Ok mark. I may be reading the links wrong

I have only seen it done two times, and many moons ago

The walls went a little above the ceiling, and the one hour ceiling was achieved using rated tiles, but they also had to be clipped/ held down to the track


----------



## mark handler (Aug 15, 2011)

cda said:
			
		

> The walls went a little above the ceiling, and the one hour ceiling was achieved using rated tiles, but they also had to be clipped/ held down to the track


Per the listing.....

I have specified both products I provided links for and yes they need clips

You need to get a copy of the listing, for the product specified.

An example:

http://www.usg.com/rc/evaluation-reports/suspension-systems/donn/icc-evaluation-services-report-1222.pdf


----------



## cda (Aug 16, 2011)

Thanks will read it more closely

Been a very long time since having to deal with it


----------



## cda (Aug 16, 2011)

further research::

Are hold down clips necessary when following a UL design?

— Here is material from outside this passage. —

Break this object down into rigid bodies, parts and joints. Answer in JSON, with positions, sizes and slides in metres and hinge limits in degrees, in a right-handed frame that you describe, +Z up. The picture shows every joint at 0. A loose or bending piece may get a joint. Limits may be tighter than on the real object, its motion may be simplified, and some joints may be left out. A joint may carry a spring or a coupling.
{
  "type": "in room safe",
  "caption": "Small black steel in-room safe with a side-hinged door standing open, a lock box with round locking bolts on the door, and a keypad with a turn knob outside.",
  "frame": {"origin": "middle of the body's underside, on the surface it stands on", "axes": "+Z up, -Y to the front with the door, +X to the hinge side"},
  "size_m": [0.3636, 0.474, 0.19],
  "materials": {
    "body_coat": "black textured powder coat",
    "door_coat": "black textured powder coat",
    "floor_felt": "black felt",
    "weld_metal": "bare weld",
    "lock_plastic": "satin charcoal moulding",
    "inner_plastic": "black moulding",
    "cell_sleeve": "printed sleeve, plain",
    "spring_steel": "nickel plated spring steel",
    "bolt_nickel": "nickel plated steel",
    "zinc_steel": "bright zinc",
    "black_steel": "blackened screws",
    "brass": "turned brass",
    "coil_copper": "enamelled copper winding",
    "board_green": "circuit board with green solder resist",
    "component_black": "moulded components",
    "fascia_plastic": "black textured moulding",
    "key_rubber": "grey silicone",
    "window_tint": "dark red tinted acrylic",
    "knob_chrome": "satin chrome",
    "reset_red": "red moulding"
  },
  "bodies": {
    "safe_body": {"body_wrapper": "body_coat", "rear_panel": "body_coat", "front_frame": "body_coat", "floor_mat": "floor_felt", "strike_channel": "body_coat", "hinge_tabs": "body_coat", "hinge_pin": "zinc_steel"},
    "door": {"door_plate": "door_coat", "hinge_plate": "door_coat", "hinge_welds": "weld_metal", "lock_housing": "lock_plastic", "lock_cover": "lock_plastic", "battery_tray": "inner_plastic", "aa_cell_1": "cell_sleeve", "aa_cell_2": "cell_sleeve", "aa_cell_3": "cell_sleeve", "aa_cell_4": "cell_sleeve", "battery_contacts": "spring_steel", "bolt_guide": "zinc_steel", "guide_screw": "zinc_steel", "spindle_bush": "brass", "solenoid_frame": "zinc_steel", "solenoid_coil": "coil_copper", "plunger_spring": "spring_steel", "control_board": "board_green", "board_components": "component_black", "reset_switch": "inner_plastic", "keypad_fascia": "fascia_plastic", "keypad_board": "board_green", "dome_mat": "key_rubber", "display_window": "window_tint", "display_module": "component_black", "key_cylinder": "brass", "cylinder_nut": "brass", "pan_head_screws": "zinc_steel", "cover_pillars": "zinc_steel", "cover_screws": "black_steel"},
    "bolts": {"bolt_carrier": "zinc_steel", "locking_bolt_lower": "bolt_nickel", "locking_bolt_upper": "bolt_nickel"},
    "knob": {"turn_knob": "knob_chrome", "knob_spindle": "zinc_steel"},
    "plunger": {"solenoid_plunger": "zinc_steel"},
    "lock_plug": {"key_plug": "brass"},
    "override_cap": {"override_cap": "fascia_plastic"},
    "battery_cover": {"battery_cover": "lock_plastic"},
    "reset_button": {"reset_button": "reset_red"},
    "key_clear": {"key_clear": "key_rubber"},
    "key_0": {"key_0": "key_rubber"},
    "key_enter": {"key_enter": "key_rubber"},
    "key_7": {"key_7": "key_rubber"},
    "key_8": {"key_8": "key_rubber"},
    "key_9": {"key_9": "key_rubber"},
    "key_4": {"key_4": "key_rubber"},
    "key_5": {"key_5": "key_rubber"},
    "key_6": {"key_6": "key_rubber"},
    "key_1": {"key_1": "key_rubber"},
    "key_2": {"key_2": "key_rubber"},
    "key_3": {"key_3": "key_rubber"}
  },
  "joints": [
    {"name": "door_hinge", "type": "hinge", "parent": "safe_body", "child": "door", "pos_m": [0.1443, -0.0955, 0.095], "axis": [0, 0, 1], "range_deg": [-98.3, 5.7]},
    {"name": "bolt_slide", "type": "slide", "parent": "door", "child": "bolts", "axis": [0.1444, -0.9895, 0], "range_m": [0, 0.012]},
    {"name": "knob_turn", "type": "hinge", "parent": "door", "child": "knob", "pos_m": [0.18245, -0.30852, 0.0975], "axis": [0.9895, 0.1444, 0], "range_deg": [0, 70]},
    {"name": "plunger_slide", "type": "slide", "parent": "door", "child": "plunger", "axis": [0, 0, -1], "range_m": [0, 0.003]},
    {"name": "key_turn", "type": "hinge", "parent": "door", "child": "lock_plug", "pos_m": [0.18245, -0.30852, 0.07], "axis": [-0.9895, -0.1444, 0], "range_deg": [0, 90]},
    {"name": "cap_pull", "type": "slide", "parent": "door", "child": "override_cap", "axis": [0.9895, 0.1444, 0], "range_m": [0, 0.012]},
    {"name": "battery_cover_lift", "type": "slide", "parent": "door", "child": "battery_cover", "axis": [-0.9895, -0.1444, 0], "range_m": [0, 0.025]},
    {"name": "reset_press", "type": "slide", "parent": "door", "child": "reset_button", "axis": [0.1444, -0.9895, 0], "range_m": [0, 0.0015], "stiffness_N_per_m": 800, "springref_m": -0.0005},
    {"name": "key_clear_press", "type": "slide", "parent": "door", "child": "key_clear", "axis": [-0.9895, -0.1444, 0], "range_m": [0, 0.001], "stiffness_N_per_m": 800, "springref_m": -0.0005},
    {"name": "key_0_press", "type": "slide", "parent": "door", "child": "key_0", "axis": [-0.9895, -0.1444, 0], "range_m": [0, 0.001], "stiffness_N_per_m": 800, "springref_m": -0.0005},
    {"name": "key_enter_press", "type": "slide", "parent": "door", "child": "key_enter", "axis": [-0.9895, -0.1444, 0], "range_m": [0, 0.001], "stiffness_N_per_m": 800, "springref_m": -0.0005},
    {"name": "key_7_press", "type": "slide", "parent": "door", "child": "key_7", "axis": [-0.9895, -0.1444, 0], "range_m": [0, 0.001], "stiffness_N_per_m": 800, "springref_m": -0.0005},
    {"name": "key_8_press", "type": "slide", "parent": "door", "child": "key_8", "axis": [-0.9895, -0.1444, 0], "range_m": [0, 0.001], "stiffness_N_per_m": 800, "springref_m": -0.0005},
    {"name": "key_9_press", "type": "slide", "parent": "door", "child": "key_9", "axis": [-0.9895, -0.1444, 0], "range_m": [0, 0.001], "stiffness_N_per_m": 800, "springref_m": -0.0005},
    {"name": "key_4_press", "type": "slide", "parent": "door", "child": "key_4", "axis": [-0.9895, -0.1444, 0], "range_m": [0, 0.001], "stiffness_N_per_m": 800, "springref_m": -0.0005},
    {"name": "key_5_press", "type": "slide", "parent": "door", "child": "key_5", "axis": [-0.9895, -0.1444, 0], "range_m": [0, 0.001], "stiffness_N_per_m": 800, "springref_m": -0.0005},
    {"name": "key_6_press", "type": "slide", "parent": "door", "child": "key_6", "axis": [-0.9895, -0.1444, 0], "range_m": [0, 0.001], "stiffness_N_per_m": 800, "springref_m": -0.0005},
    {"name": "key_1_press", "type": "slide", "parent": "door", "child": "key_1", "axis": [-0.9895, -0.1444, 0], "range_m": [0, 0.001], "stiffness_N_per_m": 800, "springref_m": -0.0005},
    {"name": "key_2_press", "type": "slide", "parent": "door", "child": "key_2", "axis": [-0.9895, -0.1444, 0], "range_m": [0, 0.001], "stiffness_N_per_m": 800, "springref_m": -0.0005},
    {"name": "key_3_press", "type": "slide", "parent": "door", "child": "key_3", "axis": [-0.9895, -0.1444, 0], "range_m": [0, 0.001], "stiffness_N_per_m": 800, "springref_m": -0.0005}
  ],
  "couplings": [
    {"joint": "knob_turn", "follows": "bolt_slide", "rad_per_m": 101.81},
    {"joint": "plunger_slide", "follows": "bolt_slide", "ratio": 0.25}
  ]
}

Amstrong Fire Guard ceilings do not require the use of "hold down" clips in a UL design. Hold down clips are only required for UL assemblies in which the ceiling panels weigh less than 1.0 lb./square foot. All Armstrong Fire Guard ceilings weigh 1.0 lb./sq.ft. or more and do not require hold down clips.

How do I obtain an hourly rating for a corridor?

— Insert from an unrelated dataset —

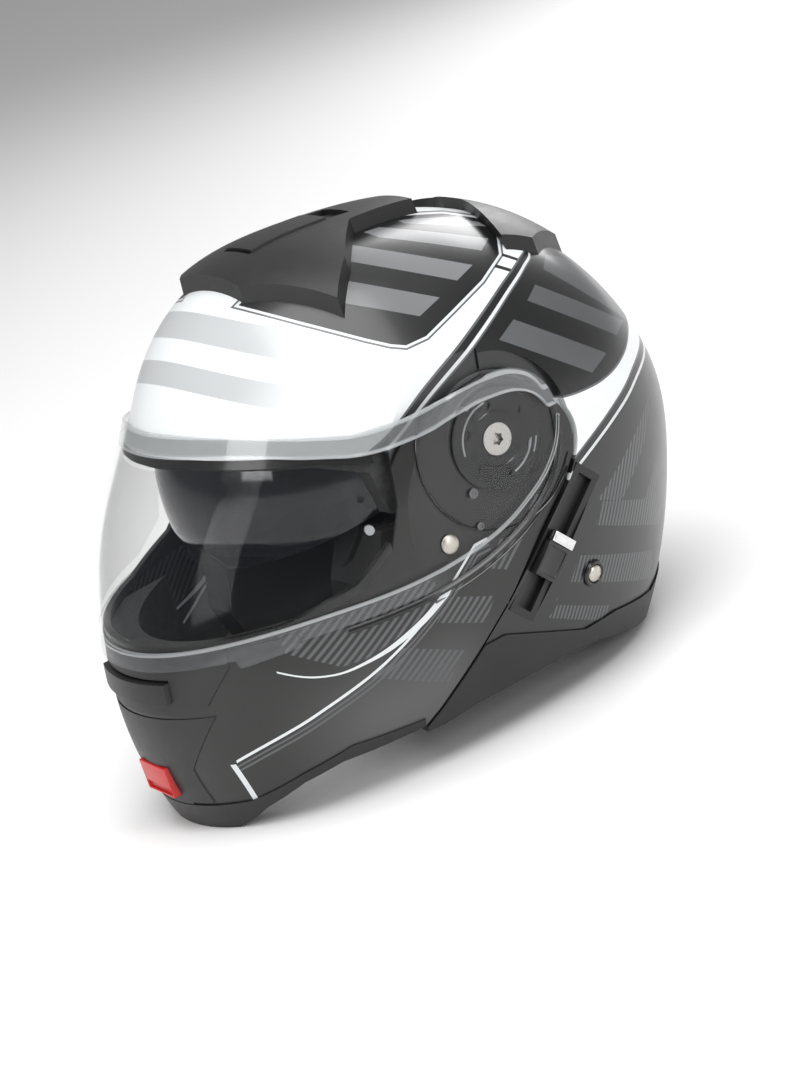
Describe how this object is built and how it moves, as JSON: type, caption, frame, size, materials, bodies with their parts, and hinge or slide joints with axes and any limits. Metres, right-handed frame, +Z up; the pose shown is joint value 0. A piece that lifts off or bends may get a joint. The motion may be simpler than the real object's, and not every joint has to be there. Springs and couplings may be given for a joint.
{
  "type": "motorcycle helmet",
  "caption": "Flip-up motorcycle helmet with a lifting chin bar and visor, an inner sun visor, vents, padded lining and a ratchet chin strap.",
  "frame": {"origin": "middle of the bounding box at the level of the lower edge that the helmet rests on", "axes": "+Z up, the face opening towards -Y, the rider's left towards +X"},
  "size_m": [0.2447, 0.342, 0.2664],
  "materials": {
    "shell_paint": "gloss graphic paint in white, black and grey",
    "chin_paint": "gloss graphic paint in black and grey",
    "black_plastic": "satin black",
    "rubber": "soft satin",
    "clear_plastic": "hard coated clear polycarbonate",
    "tinted_plastic": "dark tint",
    "foam": "black expanded polystyrene",
    "lining": "knitted lining",
    "webbing": "woven webbing",
    "steel": "satin",
    "red_plastic": "satin red",
    "stud_metal": "satin"
  },
  "bodies": {
    "shell": {"outer_shell": "shell_paint", "shell_base_trim": "black_plastic", "eyeport_gasket": "rubber", "base_plate_left": "steel", "base_plate_right": "steel", "pivot_screw_left": "steel", "pivot_screw_right": "steel", "top_vent_base": "black_plastic", "rear_exhaust_cover": "black_plastic", "shell_studs": "stud_metal", "impact_liner": "foam", "crown_pad": "lining", "cheek_pad_left": "lining", "cheek_pad_right": "lining", "neck_roll": "lining", "sun_visor_pins": "steel", "slider_rail": "black_plastic", "latch_posts": "steel", "chin_strap_left": "webbing", "chin_strap_right": "webbing", "strap_rivets": "steel", "ratchet_buckle": "steel", "buckle_tongue": "black_plastic"},
    "chin_bar": {"chin_shell": "chin_paint", "chin_liner": "foam", "chin_gasket": "rubber", "mouth_panel": "black_plastic", "chin_centre_panel": "black_plastic", "chin_lower_trim": "black_plastic", "latch_housing": "black_plastic", "hook_pins": "steel", "chin_studs": "stud_metal", "visor_plate_left": "black_plastic", "visor_plate_right": "black_plastic"},
    "visor": {"visor": "clear_plastic", "pinlock_lens": "clear_plastic", "pinlock_pins": "clear_plastic"},
    "sun_visor": {"sun_visor": "tinted_plastic"},
    "sun_visor_slider": {"sun_visor_slider": "black_plastic"},
    "top_vent_shutter": {"top_vent_shutter": "black_plastic"},
    "mouth_vent_shutter": {"mouth_vent_shutter": "black_plastic"},
    "latch_button": {"latch_button": "red_plastic"},
    "latch_hook_left": {"latch_hook_left": "steel"},
    "latch_hook_right": {"latch_hook_right": "steel"},
    "buckle_lever": {"buckle_lever": "steel"}
  },
  "joints": [
    {"name": "chin_bar_lift", "type": "hinge", "parent": "shell", "child": "chin_bar", "pos_m": [0, 0.0165, 0.151], "axis": [-1, 0, 0], "range_deg": [0, 82]},
    {"name": "visor_lift", "type": "hinge", "parent": "chin_bar", "child": "visor", "pos_m": [0, 0.0165, 0.151], "axis": [-1, 0, 0], "range_deg": [0, 35]},
    {"name": "sun_visor_raise", "type": "hinge", "parent": "shell", "child": "sun_visor", "pos_m": [0, -0.0035, 0.146], "axis": [-1, 0, 0], "range_deg": [0, 36]},
    {"name": "sun_visor_slide", "type": "slide", "parent": "shell", "child": "sun_visor_slider", "axis": [0.0437, 0.7468, 0.6636], "range_m": [0, 0.025]},
    {"name": "top_vent_slide", "type": "hinge", "parent": "shell", "child": "top_vent_shutter", "pos_m": [0, 0.0165, 0.151], "axis": [-1, 0, 0], "range_deg": [0, 5]},
    {"name": "mouth_vent_tilt", "type": "hinge", "parent": "chin_bar", "child": "mouth_vent_shutter", "pos_m": [0, -0.16786, 0.0763], "axis": [1, 0, 0], "range_deg": [0, 12]},
    {"name": "latch_button_press", "type": "slide", "parent": "chin_bar", "child": "latch_button", "axis": [0, 1, 0], "range_m": [0, 0.0035], "stiffness_N_per_m": 2500},
    {"name": "latch_hook_left_swing", "type": "hinge", "parent": "chin_bar", "child": "latch_hook_left", "pos_m": [0.0915, -0.0655, 0.048], "axis": [1, 0, 0], "range_deg": [0, 16]},
    {"name": "latch_hook_right_swing", "type": "hinge", "parent": "chin_bar", "child": "latch_hook_right", "pos_m": [-0.0915, -0.0655, 0.048], "axis": [1, 0, 0], "range_deg": [0, 16]},
    {"name": "buckle_lever_lift", "type": "hinge", "parent": "shell", "child": "buckle_lever", "pos_m": [-0.00473, 0.0225, 0.03571], "axis": [0, 1, 0], "range_deg": [0, 30], "stiffness_Nm_per_rad": 0.05}
  ],
  "couplings": [
    {"joint": "sun_visor_slide", "follows": "sun_visor_raise", "m_per_rad": 0.039789},
    {"joint": "latch_hook_left_swing", "follows": "latch_button_press", "rad_per_m": 79.787},
    {"joint": "latch_hook_right_swing", "follows": "latch_button_press", "rad_per_m": 79.787}
  ]
}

Below is a list of construction practices used in the industry to obtain an hourly rating for a corridor:

•If the corridor walls do not go to the deck, find the appropriate UL Design and install the specified fire-resistive ceiling and fire-resistive grid in corridor ceiling and adjacent areas.

•If the walls in the corridor run to the deck above, find the appropriate UL Design and install the specified fire-resistive ceiling and fire-resistive grid in the corridor ceiling; fire-damp where walls are penetrated.

•Install two layers of gypsum board in the corridor ceiling WITH CODE OFFICIAL APPROVAL, or reference the current 1997 Uniform Building Code section 1004.3.4.3.1 (2), page 1-115 Volume 1.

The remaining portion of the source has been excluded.